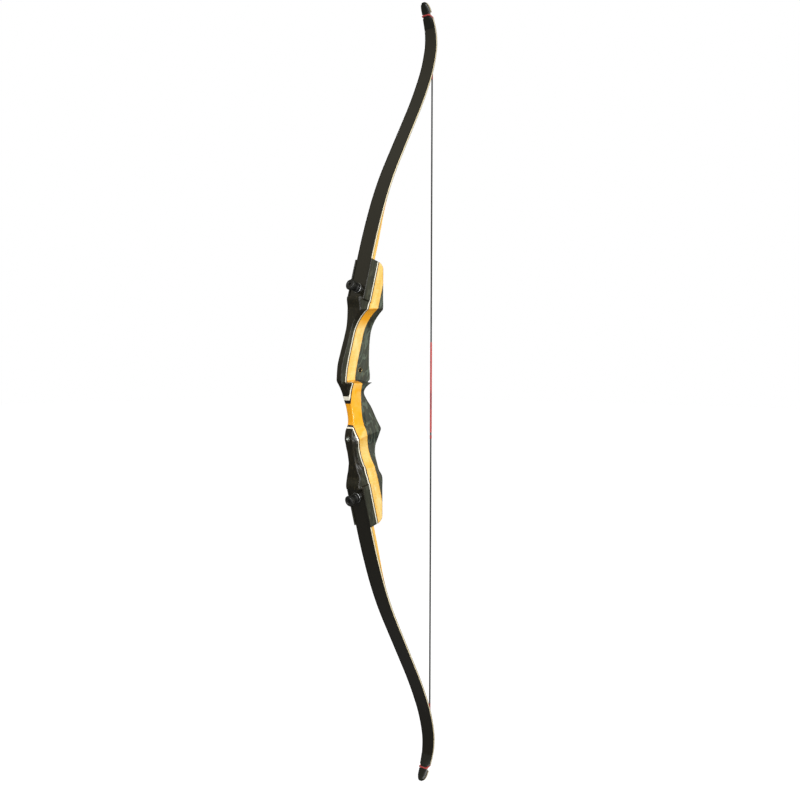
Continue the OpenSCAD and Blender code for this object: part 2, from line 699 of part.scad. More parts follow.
// Sleeve over the strands, and the served stem that lies along the recurve up to the fork
module end_serving() {
    low = string_end - end_serving_len;
    stem = concat([[0, string_y, string_end + fork_gap]],
        [for (s = steps(contact_s, fork_s, 5)) on_belly(0, s, string_lift)]);
    color(string_red) {
        translate([0, string_y, low]) difference() {
            cylinder(d = loop_d, h = end_serving_len, $fn = 48);
            translate([0, 0, -1])
                cylinder(d = strand_d + 2 * glue_gap, h = end_serving_len + 2, $fn = 48);
        }
        tube(stem, [for (p = stem) loop_d], 12, [1, 0, 0]);
    }
}

// Half of the lap: the upper half of the string keeps to +X, the lower to -X
module lap_cut() {
    translate([-far + run_gap / 2, -far / 2, -far]) cube([far, far, far + lap_half]);
    translate([-far / 2, -far / 2, -far - lap_half + tail_gap]) cube([far, far, far]);
}
module strands() {
    color(string_black) translate([0, string_y, 0]) difference() {
        translate([0, 0, -lap_half]) cylinder(d = strand_d, h = string_end + lap_half, $fn = 48);
        lap_cut();
    }
}
module serving_sleeve(low, high) {
    translate([0, string_y, low]) difference() {
        cylinder(d = serving_d, h = high - low, $fn = 48);
        translate([0, 0, -1]) cylinder(d = strand_d + 2 * glue_gap, h = high - low + 2, $fn = 48);
    }
}
module centre_serving(reach) {
    color(string_red) difference() {
        serving_sleeve(-lap_half, reach);
        translate([0, string_y, 0]) lap_cut();
    }
}
module serving_band() {
    low = -serving_low - band_gap - band_len;
    color(string_red) serving_sleeve(low, low + band_len);
}

// Lower twin of an upper piece; the string's halves also change sides at the lap
module lower() { mirror([0, 0, 1]) children(); }
module lower_half() { mirror([1, 0, 0]) mirror([0, 0, 1]) children(); }

riser_core();
riser_grip_block();
riser_front_upper();
riser_front_lower();
white_veneer_upper();
white_veneer_lower();
black_veneer_upper();
black_veneer_lower();
insert();  // insert_upper
lower() insert();  // insert_lower
pin();  // pin_upper
lower() pin();  // pin_lower
stabiliser_bushing();
plunger_bushing();
washer();  // washer_upper
lower() washer();  // washer_lower
bolt();  // bolt_upper
lower() bolt();  // bolt_lower
back_glass_butt();  // back_glass_butt_upper
lower() back_glass_butt();  // back_glass_butt_lower
core_butt();  // core_butt_upper
lower() core_butt();  // core_butt_lower
belly_glass_butt();  // belly_glass_butt_upper
lower() belly_glass_butt();  // belly_glass_butt_lower
wedge_butt();  // wedge_butt_upper
lower() wedge_butt();  // wedge_butt_lower
back_glass();  // back_glass_upper
lower() back_glass();  // back_glass_lower
core_wood();  // core_upper
lower() core_wood();  // core_lower
belly_glass();  // belly_glass_upper
lower() belly_glass();  // belly_glass_lower
wedge();  // wedge_upper
lower() wedge();  // wedge_lower
tip_overlay();  // tip_overlay_upper
lower() tip_overlay();  // tip_overlay_lower
strands();  // strands_upper
lower_half() strands();  // strands_lower
centre_serving(serving_top);  // centre_serving_upper
lower_half() centre_serving(serving_low);  // centre_serving_lower
end_serving();  // end_serving_upper
lower() end_serving();  // end_serving_lower
string_loop();  // string_loop_upper
lower() string_loop();  // string_loop_lower
serving_band();
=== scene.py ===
"""Strung takedown recurve bow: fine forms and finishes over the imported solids.

Lengths are metres in the frame of the solids: +Z up, -Y towards the target, +X to the
archer's left, and the throat of the grip at the origin.
"""

import json
import logging
import math
from dataclasses import dataclass
from enum import Enum
from functools import cached_property
from typing import Any, Callable, Sequence

import bmesh
import bpy
from mathutils import Matrix, Vector

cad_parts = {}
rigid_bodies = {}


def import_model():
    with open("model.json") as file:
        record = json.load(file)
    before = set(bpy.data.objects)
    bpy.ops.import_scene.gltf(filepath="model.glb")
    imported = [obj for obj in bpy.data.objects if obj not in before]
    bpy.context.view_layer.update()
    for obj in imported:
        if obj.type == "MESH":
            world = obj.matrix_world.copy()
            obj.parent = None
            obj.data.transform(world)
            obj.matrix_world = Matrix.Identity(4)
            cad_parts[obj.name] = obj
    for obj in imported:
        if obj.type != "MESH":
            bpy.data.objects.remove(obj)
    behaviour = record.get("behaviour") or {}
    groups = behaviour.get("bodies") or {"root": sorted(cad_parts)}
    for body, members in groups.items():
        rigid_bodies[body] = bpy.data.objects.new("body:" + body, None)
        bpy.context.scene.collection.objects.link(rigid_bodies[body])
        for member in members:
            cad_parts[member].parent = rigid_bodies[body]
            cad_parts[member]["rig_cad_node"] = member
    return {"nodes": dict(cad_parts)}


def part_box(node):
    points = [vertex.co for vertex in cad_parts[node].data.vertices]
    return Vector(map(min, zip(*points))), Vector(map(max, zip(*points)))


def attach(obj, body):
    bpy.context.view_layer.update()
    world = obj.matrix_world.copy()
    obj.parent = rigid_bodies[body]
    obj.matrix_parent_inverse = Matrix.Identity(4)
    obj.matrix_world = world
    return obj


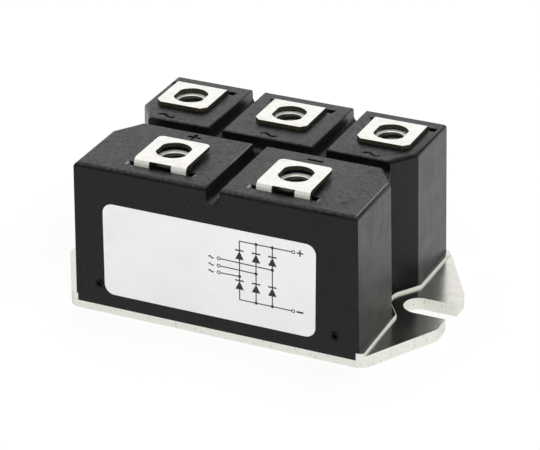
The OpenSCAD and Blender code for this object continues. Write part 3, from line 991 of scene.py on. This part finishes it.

### [What is required]
Starting with the line that contains "obj.matrix_parent_inverse = Matrix.Identity(4)", write out each line through the end of the listing, exactly as it appears, and include nothing else.

### [Task result]
    obj.matrix_parent_inverse = Matrix.Identity(4)
    obj.matrix_world = world
    return obj


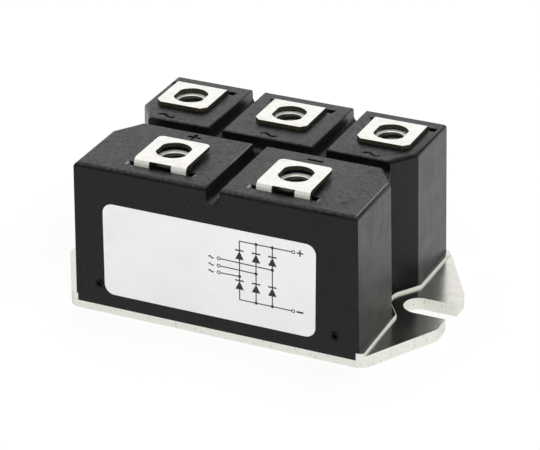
The OpenSCAD and Blender code for this object continues. Write part 3, from line 991 of scene.py on. This part finishes it.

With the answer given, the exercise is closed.